> **Exercise description**: Extract every line below, verbatim.

= = = = =

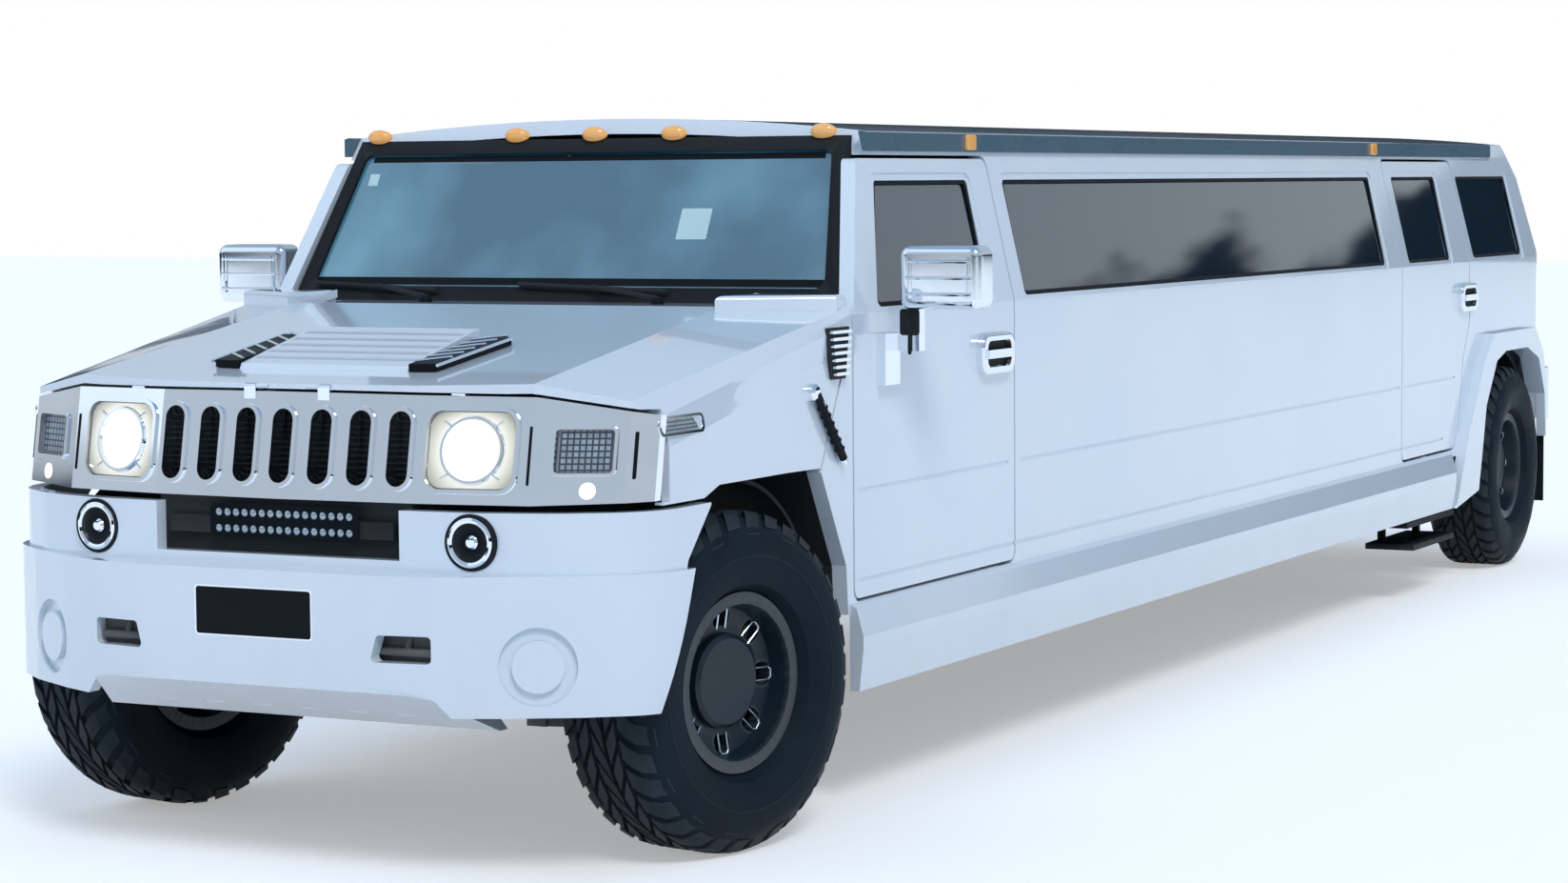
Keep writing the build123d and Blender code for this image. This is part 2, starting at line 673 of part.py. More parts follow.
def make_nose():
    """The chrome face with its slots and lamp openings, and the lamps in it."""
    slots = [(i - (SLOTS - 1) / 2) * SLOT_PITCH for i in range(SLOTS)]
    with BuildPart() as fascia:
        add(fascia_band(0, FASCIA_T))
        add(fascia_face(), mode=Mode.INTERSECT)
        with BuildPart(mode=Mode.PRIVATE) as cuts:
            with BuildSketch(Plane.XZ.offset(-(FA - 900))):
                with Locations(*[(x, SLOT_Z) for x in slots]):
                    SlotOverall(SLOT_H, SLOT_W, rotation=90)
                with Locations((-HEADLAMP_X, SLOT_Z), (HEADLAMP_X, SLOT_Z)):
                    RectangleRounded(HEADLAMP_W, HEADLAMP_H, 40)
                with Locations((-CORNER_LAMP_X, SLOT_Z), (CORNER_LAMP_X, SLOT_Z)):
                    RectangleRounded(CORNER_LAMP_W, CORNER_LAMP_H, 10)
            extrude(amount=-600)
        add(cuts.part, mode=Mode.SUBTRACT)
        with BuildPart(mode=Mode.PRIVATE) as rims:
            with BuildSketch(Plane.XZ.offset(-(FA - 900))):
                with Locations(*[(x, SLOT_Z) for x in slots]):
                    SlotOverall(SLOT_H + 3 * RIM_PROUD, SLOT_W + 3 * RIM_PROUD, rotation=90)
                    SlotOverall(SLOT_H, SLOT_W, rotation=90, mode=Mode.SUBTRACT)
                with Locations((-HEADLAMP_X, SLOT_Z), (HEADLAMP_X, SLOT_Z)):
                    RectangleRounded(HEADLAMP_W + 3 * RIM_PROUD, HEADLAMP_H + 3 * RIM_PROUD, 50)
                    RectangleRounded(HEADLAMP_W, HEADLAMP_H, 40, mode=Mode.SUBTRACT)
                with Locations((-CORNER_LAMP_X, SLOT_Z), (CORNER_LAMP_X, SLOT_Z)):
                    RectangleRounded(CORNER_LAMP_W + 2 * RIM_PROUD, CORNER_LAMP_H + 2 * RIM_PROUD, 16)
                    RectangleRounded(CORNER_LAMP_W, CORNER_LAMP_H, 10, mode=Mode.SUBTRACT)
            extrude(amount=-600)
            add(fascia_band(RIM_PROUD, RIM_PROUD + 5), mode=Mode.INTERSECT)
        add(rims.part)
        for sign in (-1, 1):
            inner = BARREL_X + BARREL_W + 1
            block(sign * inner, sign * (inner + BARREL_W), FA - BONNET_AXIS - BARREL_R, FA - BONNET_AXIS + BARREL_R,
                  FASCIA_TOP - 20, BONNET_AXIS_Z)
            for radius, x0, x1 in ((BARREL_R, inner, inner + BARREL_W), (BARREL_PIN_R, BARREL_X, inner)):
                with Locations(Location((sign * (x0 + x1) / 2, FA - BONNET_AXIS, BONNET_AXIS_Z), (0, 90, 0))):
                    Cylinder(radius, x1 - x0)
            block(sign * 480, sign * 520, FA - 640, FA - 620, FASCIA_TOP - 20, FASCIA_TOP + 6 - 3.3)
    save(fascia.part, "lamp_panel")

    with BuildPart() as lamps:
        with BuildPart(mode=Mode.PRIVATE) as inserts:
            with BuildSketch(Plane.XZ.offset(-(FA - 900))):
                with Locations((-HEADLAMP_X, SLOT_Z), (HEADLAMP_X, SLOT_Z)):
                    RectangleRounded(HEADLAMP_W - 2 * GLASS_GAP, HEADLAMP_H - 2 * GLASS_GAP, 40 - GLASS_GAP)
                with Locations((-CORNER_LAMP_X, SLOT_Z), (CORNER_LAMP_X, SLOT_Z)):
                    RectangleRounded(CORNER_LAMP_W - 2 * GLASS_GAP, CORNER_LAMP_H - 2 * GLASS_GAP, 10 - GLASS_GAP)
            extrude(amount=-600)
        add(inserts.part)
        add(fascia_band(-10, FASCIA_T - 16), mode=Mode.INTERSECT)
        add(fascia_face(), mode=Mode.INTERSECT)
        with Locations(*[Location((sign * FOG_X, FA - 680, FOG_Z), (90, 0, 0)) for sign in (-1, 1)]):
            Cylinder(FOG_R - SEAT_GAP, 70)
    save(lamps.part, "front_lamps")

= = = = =

> **Solution for this task**:
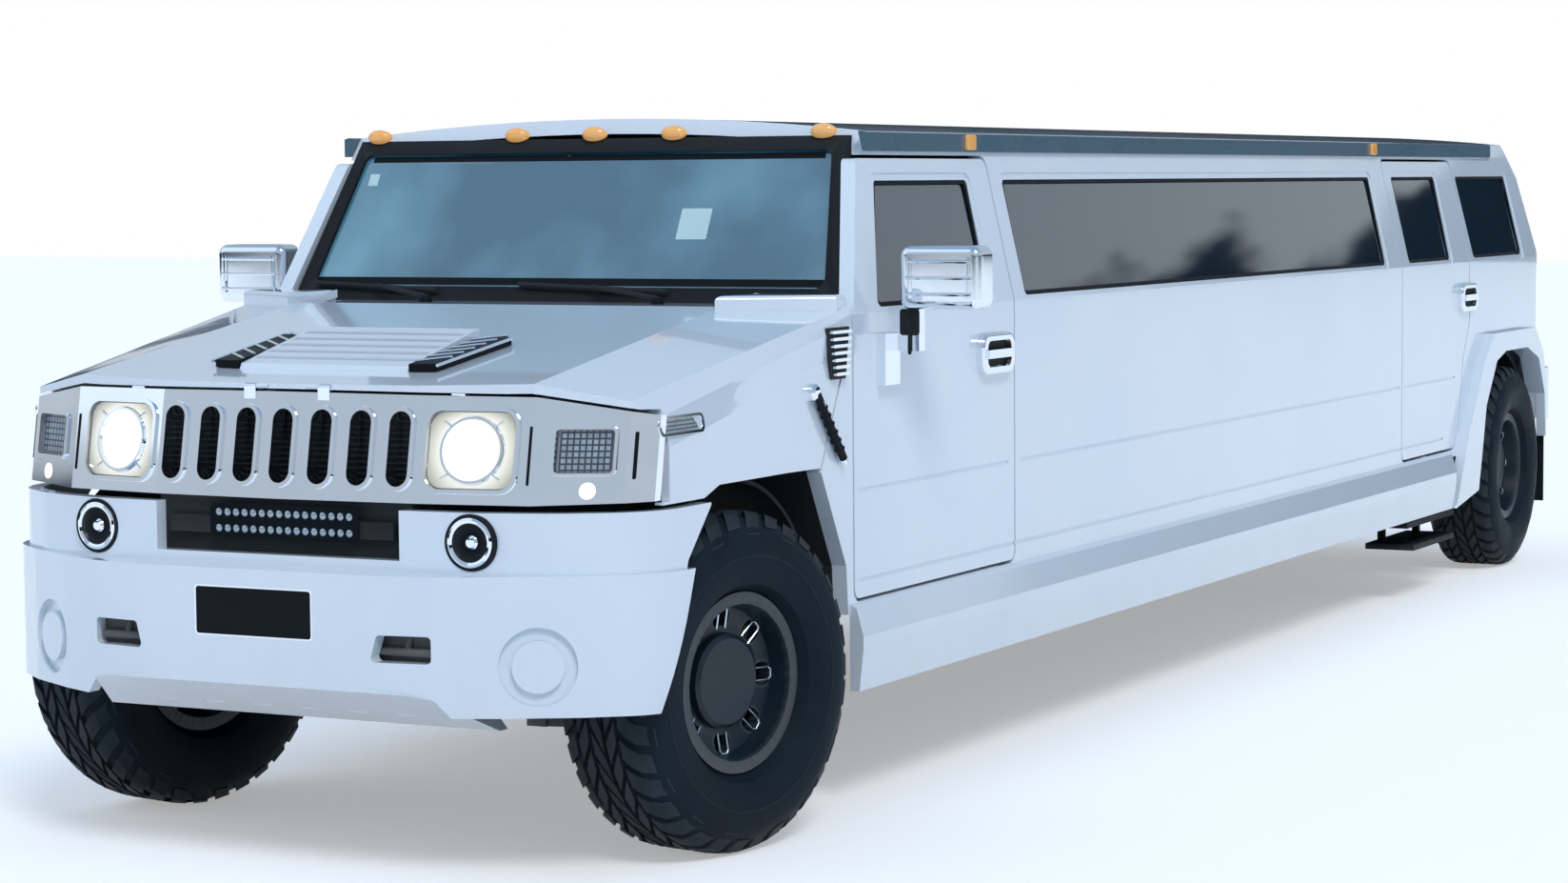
Keep writing the build123d and Blender code for this image. This is part 2, starting at line 673 of part.py. More parts follow.
def make_nose():
    """The chrome face with its slots and lamp openings, and the lamps in it."""
    slots = [(i - (SLOTS - 1) / 2) * SLOT_PITCH for i in range(SLOTS)]
    with BuildPart() as fascia:
        add(fascia_band(0, FASCIA_T))
        add(fascia_face(), mode=Mode.INTERSECT)
        with BuildPart(mode=Mode.PRIVATE) as cuts:
            with BuildSketch(Plane.XZ.offset(-(FA - 900))):
                with Locations(*[(x, SLOT_Z) for x in slots]):
                    SlotOverall(SLOT_H, SLOT_W, rotation=90)
                with Locations((-HEADLAMP_X, SLOT_Z), (HEADLAMP_X, SLOT_Z)):
                    RectangleRounded(HEADLAMP_W, HEADLAMP_H, 40)
                with Locations((-CORNER_LAMP_X, SLOT_Z), (CORNER_LAMP_X, SLOT_Z)):
                    RectangleRounded(CORNER_LAMP_W, CORNER_LAMP_H, 10)
            extrude(amount=-600)
        add(cuts.part, mode=Mode.SUBTRACT)
        with BuildPart(mode=Mode.PRIVATE) as rims:
            with BuildSketch(Plane.XZ.offset(-(FA - 900))):
                with Locations(*[(x, SLOT_Z) for x in slots]):
                    SlotOverall(SLOT_H + 3 * RIM_PROUD, SLOT_W + 3 * RIM_PROUD, rotation=90)
                    SlotOverall(SLOT_H, SLOT_W, rotation=90, mode=Mode.SUBTRACT)
                with Locations((-HEADLAMP_X, SLOT_Z), (HEADLAMP_X, SLOT_Z)):
                    RectangleRounded(HEADLAMP_W + 3 * RIM_PROUD, HEADLAMP_H + 3 * RIM_PROUD, 50)
                    RectangleRounded(HEADLAMP_W, HEADLAMP_H, 40, mode=Mode.SUBTRACT)
                with Locations((-CORNER_LAMP_X, SLOT_Z), (CORNER_LAMP_X, SLOT_Z)):
                    RectangleRounded(CORNER_LAMP_W + 2 * RIM_PROUD, CORNER_LAMP_H + 2 * RIM_PROUD, 16)
                    RectangleRounded(CORNER_LAMP_W, CORNER_LAMP_H, 10, mode=Mode.SUBTRACT)
            extrude(amount=-600)
            add(fascia_band(RIM_PROUD, RIM_PROUD + 5), mode=Mode.INTERSECT)
        add(rims.part)
        for sign in (-1, 1):
            inner = BARREL_X + BARREL_W + 1
            block(sign * inner, sign * (inner + BARREL_W), FA - BONNET_AXIS - BARREL_R, FA - BONNET_AXIS + BARREL_R,
                  FASCIA_TOP - 20, BONNET_AXIS_Z)
            for radius, x0, x1 in ((BARREL_R, inner, inner + BARREL_W), (BARREL_PIN_R, BARREL_X, inner)):
                with Locations(Location((sign * (x0 + x1) / 2, FA - BONNET_AXIS, BONNET_AXIS_Z), (0, 90, 0))):
                    Cylinder(radius, x1 - x0)
            block(sign * 480, sign * 520, FA - 640, FA - 620, FASCIA_TOP - 20, FASCIA_TOP + 6 - 3.3)
    save(fascia.part, "lamp_panel")

    with BuildPart() as lamps:
        with BuildPart(mode=Mode.PRIVATE) as inserts:
            with BuildSketch(Plane.XZ.offset(-(FA - 900))):
                with Locations((-HEADLAMP_X, SLOT_Z), (HEADLAMP_X, SLOT_Z)):
                    RectangleRounded(HEADLAMP_W - 2 * GLASS_GAP, HEADLAMP_H - 2 * GLASS_GAP, 40 - GLASS_GAP)
                with Locations((-CORNER_LAMP_X, SLOT_Z), (CORNER_LAMP_X, SLOT_Z)):
                    RectangleRounded(CORNER_LAMP_W - 2 * GLASS_GAP, CORNER_LAMP_H - 2 * GLASS_GAP, 10 - GLASS_GAP)
            extrude(amount=-600)
        add(inserts.part)
        add(fascia_band(-10, FASCIA_T - 16), mode=Mode.INTERSECT)
        add(fascia_face(), mode=Mode.INTERSECT)
        with Locations(*[Location((sign * FOG_X, FA - 680, FOG_Z), (90, 0, 0)) for sign in (-1, 1)]):
            Cylinder(FOG_R - SEAT_GAP, 70)
    save(lamps.part, "front_lamps")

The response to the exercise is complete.